Apart from what you have highlighted, there are so many other complications that come up with extreme consumerism.

Thanks for the candid note.



Anonymous  on January 27th, 2007

Every one of your examples is based on products that are produced by blue-collar workers. When people in the States complain of outsourcing, it’s more due to the perception that white-collar technical jobs requiring a college education are being lost to Indian counterparts.

I doubt that any technical person in the US will rejoice in the fact that India is buying such products. Demand for only these products will leave us with the following career options:

a) Manufacture cars for Ford and Chevy (who are dying slow deaths)

b) Deliver pizzas for Pizza Hut

c) Act in a Hollywood movie

d) Work at Walmart

e) Sell insurance

f) Manufacture products which are quickly getting outsourced to Chinese manufacturing firms.

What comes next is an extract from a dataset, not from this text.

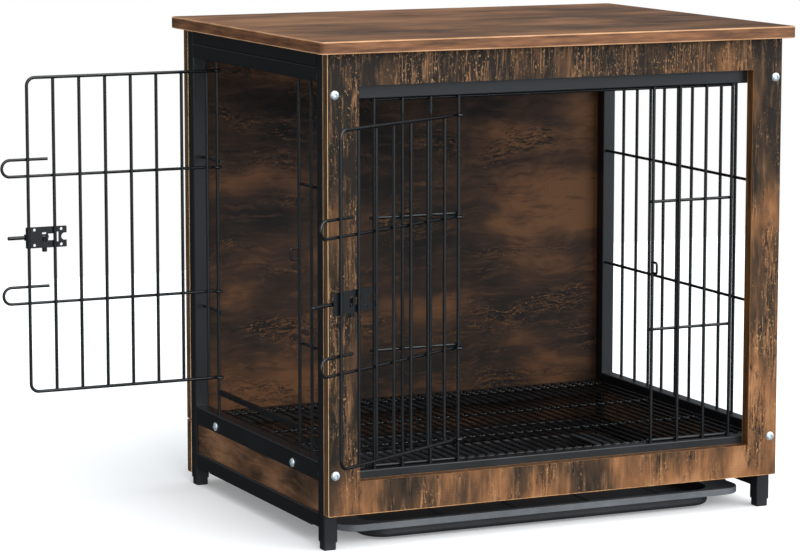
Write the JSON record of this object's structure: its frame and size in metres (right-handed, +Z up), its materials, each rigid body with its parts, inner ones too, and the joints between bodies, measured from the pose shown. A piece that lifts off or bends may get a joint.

So yes, you’re right…there are jobs to be had in these sectors. But they aren’t skilled nor do they require a college education.

Anonymous  on January 27th, 2007

Thanks Karthik. Good points there. Like I said, I only picked a few examples but as we both know, there are many more that we can list.

Extending your argument a bit here. When there is an explosion (a good kind) and the demand shoots up in manufacturing sectors In United States and abroad, it is not only the manufacturing jobs that open up but also the IT jobs that support the manufacturing processes etc.

The work will migrate to a place where there is predictable delivery and reasonable costs.

My point is that when some kinds of jobs migrate to other places along with the rise of the demand for consumer products some other kinds of jobs open up. Agreed that they are not the same but for sure, there are other opportunities. The problem comes when someone does not want to adapt to the new change and wants to maintain the status quo.

My $.02 of course



Anonymous  on January 29th, 2007

This is a confused bit of logic. The people who complain about outsourcing are those most likely to lose good jobs. They have approximately nothing to gain from an increase in American pizza and DVD sales.

The big shareholders of America’s brands are not complaining, as far as I can tell; in fact, they are lobbying in favor of offshoring.

There are two distinct groups here, and both are looking after their own interests.

Anonymous  on January 30th, 2007

Good point there. Very valid point there. Thanks for bringing this up.

Someone is losing a job but somewhere else jobs are being created. The point is that one can complain or one can watch the dynamics and see where the new jobs will be created and start equipping oneself to take advantage of new opportunities.

My $.02 of course.

Also, to make it clear, I agree with your point and there was a flaw in my original post. Thanks for that.